»»

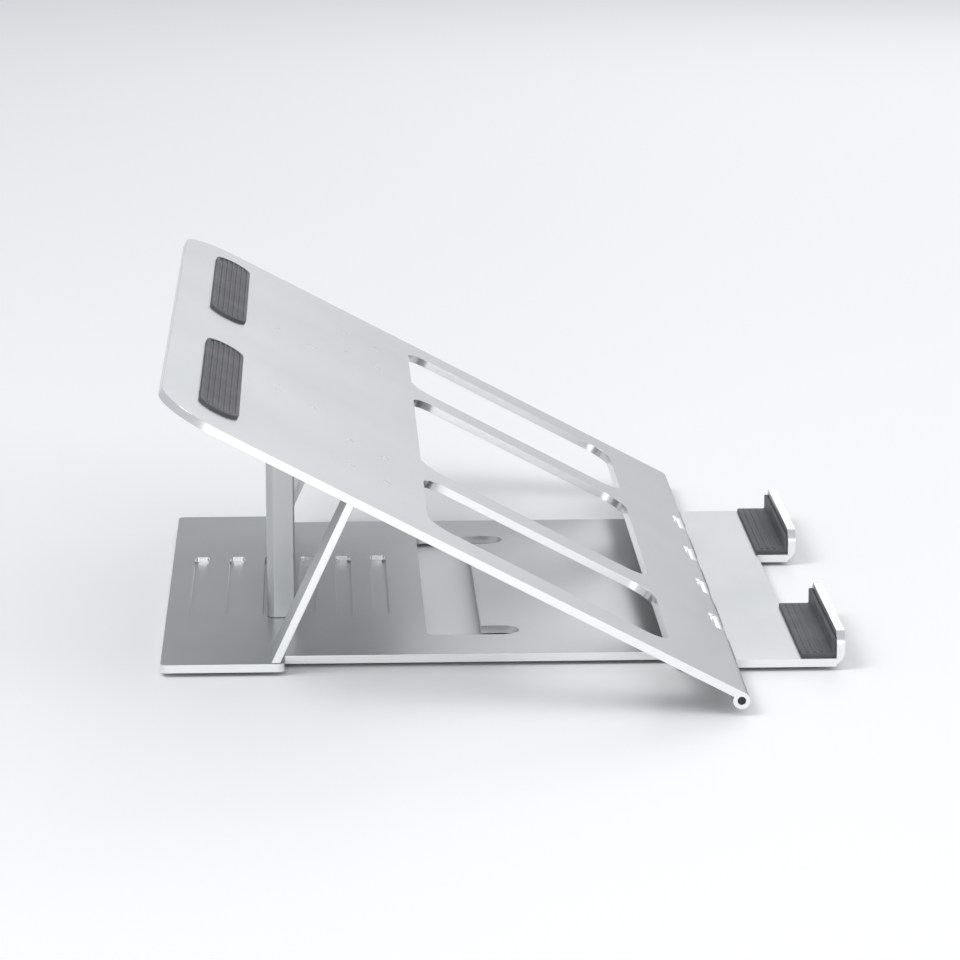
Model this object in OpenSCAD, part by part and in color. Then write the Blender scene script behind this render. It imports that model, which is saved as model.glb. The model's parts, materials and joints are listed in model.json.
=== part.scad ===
// Folding laptop stand: a slotted base plate with front lips, a hinged top plate,
// two swinging support legs and a channel strut whose tab drops into a slot.
// +Z is up, +X points to the user, Y runs across. Left is -Y, as the user sees it.

/* [Sheet] */
// Thickness of the base, top plate and leg sheet
sheet = 2.4; // [2:0.1:4]
// Thickness of the bent brackets
bracket_sheet = 1.6; // [1:0.1:2.5]

/* [Base plate] */
// Length of the base, from the rear edge to the face of the lips
base_len = 195.5; // [180:0.5:240]
// Width of the rear part
rear_width = 176; // [150:1:220]
// Length of the rear part
rear_part_len = 35.5; // [33:0.5:50]
// Width of the waist
waist_width = 159.2; // [140:1:200]
// Width of the front part, across the lips
front_width = 178; // [160:1:230]
// Distance from the hinge back to the start of the front part
front_part_back = 14; // [8:1:30]
// Corner radius of the base
base_corner = 2; // [1:0.5:6]

/* [Height slots] */
// Depth of a slot, a blind groove in the base's top face
slot_depth = 1.4; // [1:0.1:1.8]
// Number of slots
slot_count = 6; // [4:1:6]
// Length of a slot
slot_len = 70; // [50:1:90]
// Width of a slot
slot_width = 4.8; // [4.4:0.1:6]
// Distance between slots
slot_pitch = 11; // [9:0.5:12]
// First slot from the rear edge
slot_first = 9; // [7:0.5:12]

/* [Base window] */
// Rear edge of the window from the rear edge of the base
window_from_rear = 76.7; // [72:0.5:84]
// Length of the window
window_len = 16.3; // [12:0.5:24]
// Width of the window
window_width = 118; // [90:1:130]
// Reach of the two ears beyond the window
ear_reach = 10.9; // [6:0.5:16]
// Width of an ear
ear_width = 10; // [8:0.5:16]

/* [Lips] */
// Height of the lips above the base's underside
lip_height = 10.2; // [8:0.2:18]
// Gap between the two lips
lip_gap = 61; // [40:1:90]
// How far the front edge steps back between the lips
lip_step = 12; // [6:1:16]
// Corner radius of the lips
lip_corner = 4; // [1:0.5:6]
// Thickness of the silicone in the lips
lip_pad = 1.2; // [0.8:0.1:2]
// How far that silicone runs back over the base
lip_pad_run = 10; // [6:0.5:16]

/* [Front hinge] */
// Distance from the rear edge to the hinge
hinge_from_rear = 161.2; // [150:0.5:176]
// Height of the hinge above the base's top face
hinge_rise = 0.8; // [0.5:0.1:1.4]
// Diameter of the hinge rod
hinge_rod_d = 2.2; // [1.6:0.1:2.6]
// Outer diameter of the knuckles
knuckle_d = 4.8; // [4.8:0.1:5]
// Width of a base loop
loop_width = 14; // [8:1:18]
// Distance from the middle to the inner loops
loop_inner = 20; // [16:1:22]
// Distance from the middle to the outer loops
loop_outer = 60; // [54:1:64]
// Depth of the plug in each end of the hinge
plug_len = 2; // [1:0.5:4]

/* [Top plate] */
// Width of the top plate
top_width = 266; // [240:1:320]
// Length of the top plate along its slope
top_len = 180; // [165:1:185]
// Slope of the top plate in use
tilt = 27.8; // [24:0.1:30]
// Radius of the rear corners
top_corner = 18; // [6:1:30]
// Start of the openings, from the hinge
vent_start = 22; // [16:1:40]
// End of the openings, from the hinge
vent_end = 98; // [70:1:100]
// Width of the middle opening
vent_middle = 96; // [60:1:100]
// Inner edge of the side openings, from the middle
vent_side_in = 62; // [56:1:70]
// Rim outside the side openings
vent_rim = 15; // [10:1:30]
// Corner radius of the openings
vent_corner = 8; // [3:1:12]

/* [Silicone strips] */
// Distance from the hinge to the strips
strip_from_hinge = 163; // [155:1:166]
// Width of a strip
strip_width = 12; // [6:0.5:14]
// Length of a strip
strip_len = 92; // [60:1:96]
// Inner end of a strip, from the middle
strip_in = 22; // [10:1:30]
// Thickness of a strip
strip_t = 1; // [0.6:0.1:2]

/* [Support legs] */
// Width of a leg
leg_width = 17.7; // [12:0.5:22]
// Distance from the rear edge to a leg's foot
leg_foot_from_rear = 32.8; // [28:0.5:33]
// Distance from the hinge to the legs' pivot
leg_from_hinge = 116; // [110:1:120]
// Drop of the legs' pivot below the top plate
leg_drop = 4.2; // [4:0.1:6]
// Diameter of the legs' rod
leg_rod_d = 3; // [2:0.1:3.4]

/* [Strut] */
// Which slot holds the strut, from the rear
strut_slot = 3; // [3:1:3]
// Width of the strut
strut_width = 76; // [72:1:96]
// Depth of the channel
strut_depth = 7.9; // [7.5:0.1:10]
// Thickness of the strut's sheet
strut_sheet = 2; // [1.2:0.1:2.4]
// Inner radius of the strut's bends
strut_bend = 0.5; // [0.3:0.1:1]
// Distance from the slot's middle forward to the strut's pivot
strut_pivot_ahead = 4; // [3.8:0.1:4.4]
// Drop of the strut's pivot below the top plate
strut_drop = 5.5; // [5.2:0.1:7]
// Diameter of the strut's rod
strut_rod_d = 2.6; // [2:0.1:3]

/* [Brackets and rivets] */
// Length of a bracket
bracket_len = 19; // [17:0.5:24]
// Width of a bracket's riveted flange
bracket_flange = 11; // [9:0.5:14]
// Distance between a bracket's two rivets
rivet_pitch = 11.5; // [11:0.5:14]
// Diameter of a rivet's shank
rivet_d = 2.5; // [2:0.1:3]
// Diameter of a rivet's head
rivet_head_d = 4.6; // [4:0.1:5]
// Height of a rivet's head
rivet_head_h = 1.1; // [0.6:0.1:1.3]

/* [Rubber feet] */
// Diameter of a foot
foot_d = 12; // [8:0.5:14]
// Height of a foot
foot_h = 1.2; // [1:0.1:3]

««

Do this: Extract exactly the leading lines of the data, stopping at and including the line with "ear_width = 10; // [8:0.5:16]".

Full output:
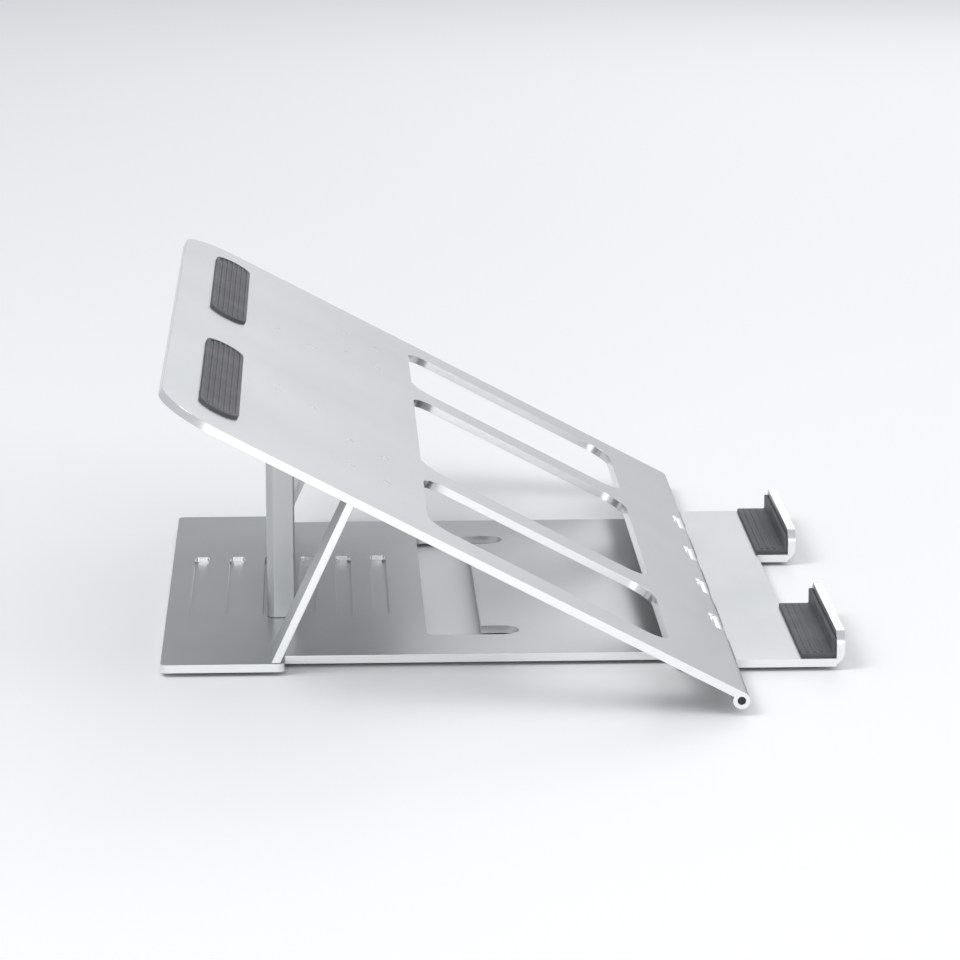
Model this object in OpenSCAD, part by part and in color. Then write the Blender scene script behind this render. It imports that model, which is saved as model.glb. The model's parts, materials and joints are listed in model.json.
=== part.scad ===
// Folding laptop stand: a slotted base plate with front lips, a hinged top plate,
// two swinging support legs and a channel strut whose tab drops into a slot.
// +Z is up, +X points to the user, Y runs across. Left is -Y, as the user sees it.

/* [Sheet] */
// Thickness of the base, top plate and leg sheet
sheet = 2.4; // [2:0.1:4]
// Thickness of the bent brackets
bracket_sheet = 1.6; // [1:0.1:2.5]

/* [Base plate] */
// Length of the base, from the rear edge to the face of the lips
base_len = 195.5; // [180:0.5:240]
// Width of the rear part
rear_width = 176; // [150:1:220]
// Length of the rear part
rear_part_len = 35.5; // [33:0.5:50]
// Width of the waist
waist_width = 159.2; // [140:1:200]
// Width of the front part, across the lips
front_width = 178; // [160:1:230]
// Distance from the hinge back to the start of the front part
front_part_back = 14; // [8:1:30]
// Corner radius of the base
base_corner = 2; // [1:0.5:6]

/* [Height slots] */
// Depth of a slot, a blind groove in the base's top face
slot_depth = 1.4; // [1:0.1:1.8]
// Number of slots
slot_count = 6; // [4:1:6]
// Length of a slot
slot_len = 70; // [50:1:90]
// Width of a slot
slot_width = 4.8; // [4.4:0.1:6]
// Distance between slots
slot_pitch = 11; // [9:0.5:12]
// First slot from the rear edge
slot_first = 9; // [7:0.5:12]

/* [Base window] */
// Rear edge of the window from the rear edge of the base
window_from_rear = 76.7; // [72:0.5:84]
// Length of the window
window_len = 16.3; // [12:0.5:24]
// Width of the window
window_width = 118; // [90:1:130]
// Reach of the two ears beyond the window
ear_reach = 10.9; // [6:0.5:16]
// Width of an ear
ear_width = 10; // [8:0.5:16]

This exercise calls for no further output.